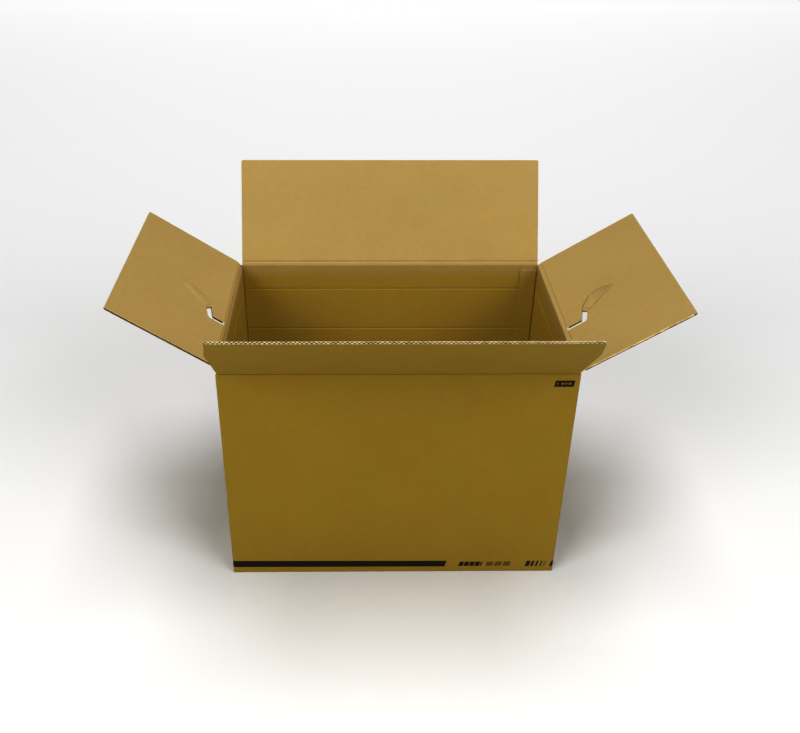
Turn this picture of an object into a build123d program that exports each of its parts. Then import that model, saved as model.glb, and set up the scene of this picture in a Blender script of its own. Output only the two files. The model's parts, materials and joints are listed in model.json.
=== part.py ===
from build123d import *
from math import cos, radians, sin
import os

# Open carton folded from one sheet of single-wall corrugated board, in millimetres.
# Origin: centre of the underside. +X runs along the long side, the front is at -Y, +Z is up.

# --- carton ---
outer_length = 600.0
outer_width = 416.0
crease_height = 441.0           # hinge line of the long flaps above the floor
board = 4.0                     # thickness of the board
corner_radius = 4.0             # outside of the upright folds

# --- top flaps ---
front_rest_angle = 43.7         # above the outward horizontal, as they stand open
back_rest_angle = 60.8
left_rest_angle = 33.2
right_rest_angle = 32.4
long_flap_inset = 4.0           # from the carton's end to the side edge of a long flap
front_taper = 10.5              # how far each side edge of the front flap runs in
front_taper_start = 135.0       # distance from the crease where that begins
left_flap_trim = 14.0           # cut away along the near side edge of the left flap
flap_corner_radius = 4.0
top_seam_gap = 5.6              # between the free edges of the two long top flaps when closed
bottom_seam_gap = 0.6           # the same under the tape

# --- creases ---
hinge_offset = 0.2              # hinge line outside the wall's face
crease_neck = 1.7               # board left between wall and flap where it is crushed
fold_clearance = 0.3
stack_clearance = 0.4           # between a closed long flap and the short one under it
crease_ramp = 5.0               # height of the crushed slope inside the wall
long_flap_score = 5.0           # pressed line on a flap, from the hinge line
left_flap_score = 4.4
right_flap_score = 7.0
score_width = 2.0
score_depth = 0.5

# --- lower height creases round the inside ---
height_crease_drops = (53.5, 145.0)
height_crease_width = 4.0
height_crease_depth = 0.5

# --- hand hooks cut in the short flaps ---
hook_slot_width = 10.4
hook_arm = 28.8                 # length of the turned arm along the crease
hook_arm_slope = 7.8            # how far the arm runs out over that length
right_hook_bend = (34.4, -62.2) # inner corner of the slot, out from the hinge line and along it
left_hook_bend = (29.7, -44.4)
blade_tip = (77.3, 59.5)        # end of the pressed blade, out and along from the bend
blade_bulge = (32.2, 63.3)
blade_line_width = 1.4
blade_line_depth = 0.4
blade_line_gap = 2.0            # board left between the slot and the pressed lines

# --- glue tab ---
tab_width = 33.5
tab_thickness = 3.4
tab_head_gap = 0.8              # between the tab and the closed short flap over it
tab_foot_gap = 5.5
tab_foot_slope = 5.0

# --- bottom ---
bottom_flap_inset = 5.0
tape_width = 50.0
tape_thickness = 0.2
tape_rise = 60.0                # how far the tape runs up each end wall

inner_length = outer_length - 2 * board
inner_width = outer_width - 2 * board
short_crease_height = crease_height - board - stack_clearance
flap_length = outer_width / 2 + hinge_offset - top_seam_gap / 2
short_flap_half = inner_width / 2 - fold_clearance
flap_root = crease_neck + hinge_offset + fold_clearance
long_floor = tape_thickness
short_floor = long_floor + board + fold_clearance
shoulder_drop = board + hinge_offset + stack_clearance

os.makedirs("parts", exist_ok=True)


def finish(piece, label):
    piece.part.label = label
    export_step(piece.part, f"parts/{label}.step")


def wall_plane(outward, distance):
    """Upright section plane of a wall: x runs inwards from its outer face, y is up."""
    inward = outward * -1
    return Plane(origin=outward * distance, x_dir=inward, z_dir=inward.cross(Vector(0, 0, 1)))


def flap_plane(outward, distance, crease, angle):
    """Outer face of an open flap: x runs out from the hinge line, z points at its inner face."""
    out = outward * cos(radians(angle)) + Vector(0, 0, sin(radians(angle)))
    normal = outward * -sin(radians(angle)) + Vector(0, 0, cos(radians(angle)))
    hinge = outward * (distance + hinge_offset) + Vector(0, 0, crease)
    return Plane(origin=hinge + normal * hinge_offset, x_dir=out, z_dir=normal)


def wall(outward, distance, half_length, floor, crease):
    """One wall with its rounded foot and the crushed slope below its top crease."""
    shoulder = crease - shoulder_drop
    with BuildSketch(wall_plane(outward, distance)) as section:
        with BuildLine():
            Polyline((0, floor + board), (0, shoulder), (crease_neck, shoulder),
                     (board, shoulder - crease_ramp), (board, floor))
            RadiusArc((board, floor), (0, floor + board), board)
        make_face()
    extrude(section.sketch, amount=half_length, both=True)


def crease_rib(outward, distance, half_length, crease):
    """The thin crushed board that carries a top flap, rolled round about the hinge line."""
    shoulder = crease - shoulder_drop
    with BuildSketch(wall_plane(outward, distance)) as section:
        with Locations((crease_neck / 2, (shoulder + crease) / 2)):
            Rectangle(crease_neck, crease - shoulder)
        with Locations((-hinge_offset, crease)):
            Circle(crease_neck + hinge_offset)
    extrude(section.sketch, amount=half_length, both=True)


def bottom_flap(outward, distance, half_length, floor):
    """A closed bottom flap, folded in from the foot of its wall to the middle of the width."""
    reach = (outer_width - bottom_seam_gap) / 2
    with BuildSketch(wall_plane(outward, distance)) as section:
        with Locations(((board + reach) / 2, floor + board / 2)):
            Rectangle(reach - board, board)
    extrude(section.sketch, amount=half_length, both=True)


def flap_blank(plane, low_side, high_side, taper=0.0):
    """The flat board of a top flap between its two side edges."""
    points = [(flap_root, low_side), (flap_length, low_side + taper)]
    points += [(flap_length, high_side - taper), (flap_root, high_side)]
    if taper:
        points.insert(1, (front_taper_start, low_side))
        points.insert(4, (front_taper_start, high_side))
    with BuildSketch(plane) as outline:
        with BuildLine():
            Polyline(*points, close=True)
        make_face()
        fillet(vertices().sort_by(Axis.X)[-2:], flap_corner_radius)
    extrude(outline.sketch, amount=board)


def flap_score_line(plane, score, half_length):
    """The pressed line across the inner face where the crushed band of the crease ends."""
    with BuildSketch(plane.offset(board)) as pressed:
        with Locations((score, 0)):
            Rectangle(score_width, 2 * half_length)
    extrude(pressed.sketch, amount=-score_depth, mode=Mode.SUBTRACT)


def hand_hook(plane, score, inner_bend, along):
    """The bent slot through a short flap and the two pressed lines of its blade."""
    reach, place = inner_bend
    bend = (reach, along * place)
    near = along * (place - hook_slot_width)
    arm_end = (reach + hook_arm_slope, along * (place + hook_arm))
    outer_bend = (reach + hook_slot_width, along * (place - hook_slot_width / 2))
    outer_end = (arm_end[0] + hook_slot_width * 0.85, along * (place + hook_arm - hook_slot_width))
    with BuildSketch(plane) as outline:
        with BuildLine():
            Polyline((score, along * place), bend, arm_end, outer_end, outer_bend,
                     (outer_bend[0] - hook_slot_width * 0.4, near), (score, near), close=True)
        make_face()
    extrude(outline.sketch, amount=board, mode=Mode.SUBTRACT)
    tip = Vector(reach + blade_tip[0], along * (place + blade_tip[1]))
    bulge = (reach + blade_bulge[0], along * (place + blade_bulge[1]))
    straight = (tip - Vector(*outer_end)).normalized() * blade_line_gap
    with BuildSketch(plane.offset(board)) as pressed:
        with BuildLine():
            Spline((arm_end[0], arm_end[1] + along * blade_line_gap), bulge, tip)
        with BuildLine():
            Line(Vector(*outer_end) + straight, tip - straight * 2)
        trace(line_width=blade_line_width)
    extrude(pressed.sketch, amount=-blade_line_depth, mode=Mode.SUBTRACT)


front = Vector(0, -1, 0)
back = Vector(0, 1, 0)
left = Vector(-1, 0, 0)
right = Vector(1, 0, 0)

# --- walls, glue tab and closed bottom flaps: one folded sheet ---
with BuildPart() as carton_body:
    for outward in (front, back):
        wall(outward, outer_width / 2, outer_length / 2, long_floor, crease_height)
        bottom_flap(outward, outer_width / 2, outer_length / 2 - bottom_flap_inset, long_floor)
    for outward in (left, right):
        wall(outward, outer_length / 2, inner_width / 2, short_floor, short_crease_height)
        bottom_flap(outward, outer_length / 2, short_flap_half, short_floor)
    with BuildSketch():
        RectangleRounded(outer_length, outer_width, corner_radius)
    extrude(amount=crease_height + board, mode=Mode.INTERSECT)
    for outward in (front, back):
        crease_rib(outward, outer_width / 2, outer_length / 2 - long_flap_inset, crease_height)
    for outward in (left, right):
        crease_rib(outward, outer_length / 2, short_flap_half, short_crease_height)

    # the tab comes off the right wall and is glued inside the back wall
    tab_top = short_crease_height - shoulder_drop - tab_head_gap
    tab_foot = short_floor + board + tab_foot_gap
    tab_root = inner_length / 2
    with BuildSketch(Plane.XZ.offset(-inner_width / 2)):
        with BuildLine():
            Polyline((tab_root, tab_foot), (tab_root - tab_width, tab_foot + tab_foot_slope),
                     (tab_root - tab_width, tab_top), (tab_root, tab_top), close=True)
        make_face()
    extrude(amount=tab_thickness)

    for drop in height_crease_drops:
        with BuildSketch(Plane.XY.offset(crease_height - drop - height_crease_width / 2)):
            Rectangle(inner_length + 2 * height_crease_depth, inner_width + 2 * height_crease_depth)
            with Locations((inner_length / 2, inner_width / 2)):
                Rectangle(2 * (tab_width - height_crease_depth), 2 * (tab_thickness - height_crease_depth),
                          mode=Mode.SUBTRACT)
        extrude(amount=height_crease_width, mode=Mode.SUBTRACT)
finish(carton_body, "carton_body")

# --- long flaps ---
with BuildPart() as front_flap:
    plane = flap_plane(front, outer_width / 2, crease_height, front_rest_angle)
    long_flap_half = outer_length / 2 - long_flap_inset
    flap_blank(plane, -long_flap_half, long_flap_half, front_taper)
    flap_score_line(plane, long_flap_score, long_flap_half)
finish(front_flap, "front_flap")

with BuildPart() as back_flap:
    plane = flap_plane(back, outer_width / 2, crease_height, back_rest_angle)
    flap_blank(plane, -long_flap_half, long_flap_half)
    flap_score_line(plane, long_flap_score, long_flap_half)
finish(back_flap, "back_flap")

# --- short flaps, with the hooks nearer the front ---
with BuildPart() as left_flap:
    plane = flap_plane(left, outer_length / 2, short_crease_height, left_rest_angle)
    flap_blank(plane, -short_flap_half, short_flap_half - left_flap_trim)
    flap_score_line(plane, left_flap_score, short_flap_half)
    hand_hook(plane, left_flap_score, left_hook_bend, -1)
finish(left_flap, "left_flap")

with BuildPart() as right_flap:
    plane = flap_plane(right, outer_length / 2, short_crease_height, right_rest_angle)
    flap_blank(plane, -short_flap_half, short_flap_half)
    flap_score_line(plane, right_flap_score, short_flap_half)
    hand_hook(plane, right_flap_score, right_hook_bend, 1)
finish(right_flap, "right_flap")

# --- tape over the bottom seam and up both end walls ---
tape_bend = bottom_flap_inset - fold_clearance
with BuildPart() as bottom_tape:
    with BuildSketch(Plane.XZ):
        with BuildLine():
            FilletPolyline((-outer_length / 2, tape_rise), (-outer_length / 2, tape_thickness),
                           (outer_length / 2, tape_thickness), (outer_length / 2, tape_rise),
                           radius=tape_bend)
            offset(amount=tape_thickness, side=Side.RIGHT)
        make_face()
    extrude(amount=tape_width / 2, both=True)
finish(bottom_tape, "bottom_tape")
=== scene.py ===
import bpy
import json
from math import ceil, cos, pi, radians, sin
from mathutils import Matrix, Vector, noise


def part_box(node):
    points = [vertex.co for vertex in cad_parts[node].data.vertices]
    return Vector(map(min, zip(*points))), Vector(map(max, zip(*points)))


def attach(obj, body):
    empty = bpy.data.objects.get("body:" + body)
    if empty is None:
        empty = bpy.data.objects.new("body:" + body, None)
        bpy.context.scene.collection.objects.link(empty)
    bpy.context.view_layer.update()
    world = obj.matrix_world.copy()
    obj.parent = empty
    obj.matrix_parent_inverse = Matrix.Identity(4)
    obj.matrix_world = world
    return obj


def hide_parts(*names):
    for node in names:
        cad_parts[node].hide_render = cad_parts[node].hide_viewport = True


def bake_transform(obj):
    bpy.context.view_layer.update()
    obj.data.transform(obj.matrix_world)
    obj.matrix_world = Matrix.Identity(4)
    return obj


# An open carton of fluted board: walls, bottom flaps, glue tab and tape stand still,
# the four top flaps turn about their creases. Metres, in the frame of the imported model.

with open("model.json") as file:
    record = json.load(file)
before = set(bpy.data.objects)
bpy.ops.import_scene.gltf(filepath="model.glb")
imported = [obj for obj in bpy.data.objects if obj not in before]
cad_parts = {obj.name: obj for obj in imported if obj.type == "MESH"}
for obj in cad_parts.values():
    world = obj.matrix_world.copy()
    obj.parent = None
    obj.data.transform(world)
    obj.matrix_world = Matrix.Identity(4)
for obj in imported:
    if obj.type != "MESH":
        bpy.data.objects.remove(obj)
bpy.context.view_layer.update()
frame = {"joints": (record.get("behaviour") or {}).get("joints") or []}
UP = Vector((0, 0, 1))

# --- board ---
BOARD = 0.004
LINER = 0.00055                 # paper on each face
MEDIUM = 0.0008                 # the fluted paper between them, with the fuzz of its cut edge
FLUTE_PITCH = 0.0067
FLUTE_STEPS = 10                # facets in one flute
HINGE_OFFSET = 0.0002           # hinge line outside the wall's face
WALL_GAP = 0.0003               # short flaps clear of the long walls
CORNER = 0.004                  # outside radius of the upright folds
CORNER_GAP = 0.0017             # dark slit inside the upright folds
TAPE = 0.0002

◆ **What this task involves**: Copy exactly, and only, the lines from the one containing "# --- tape over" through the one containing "before = set(bpy.data.objects)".

◆ **Solution to this exercise**:
# --- tape over the bottom seam and up both end walls ---
tape_bend = bottom_flap_inset - fold_clearance
with BuildPart() as bottom_tape:
    with BuildSketch(Plane.XZ):
        with BuildLine():
            FilletPolyline((-outer_length / 2, tape_rise), (-outer_length / 2, tape_thickness),
                           (outer_length / 2, tape_thickness), (outer_length / 2, tape_rise),
                           radius=tape_bend)
            offset(amount=tape_thickness, side=Side.RIGHT)
        make_face()
    extrude(amount=tape_width / 2, both=True)
finish(bottom_tape, "bottom_tape")
=== scene.py ===
import bpy
import json
from math import ceil, cos, pi, radians, sin
from mathutils import Matrix, Vector, noise


def part_box(node):
    points = [vertex.co for vertex in cad_parts[node].data.vertices]
    return Vector(map(min, zip(*points))), Vector(map(max, zip(*points)))


def attach(obj, body):
    empty = bpy.data.objects.get("body:" + body)
    if empty is None:
        empty = bpy.data.objects.new("body:" + body, None)
        bpy.context.scene.collection.objects.link(empty)
    bpy.context.view_layer.update()
    world = obj.matrix_world.copy()
    obj.parent = empty
    obj.matrix_parent_inverse = Matrix.Identity(4)
    obj.matrix_world = world
    return obj


def hide_parts(*names):
    for node in names:
        cad_parts[node].hide_render = cad_parts[node].hide_viewport = True


def bake_transform(obj):
    bpy.context.view_layer.update()
    obj.data.transform(obj.matrix_world)
    obj.matrix_world = Matrix.Identity(4)
    return obj


# An open carton of fluted board: walls, bottom flaps, glue tab and tape stand still,
# the four top flaps turn about their creases. Metres, in the frame of the imported model.

with open("model.json") as file:
    record = json.load(file)
before = set(bpy.data.objects)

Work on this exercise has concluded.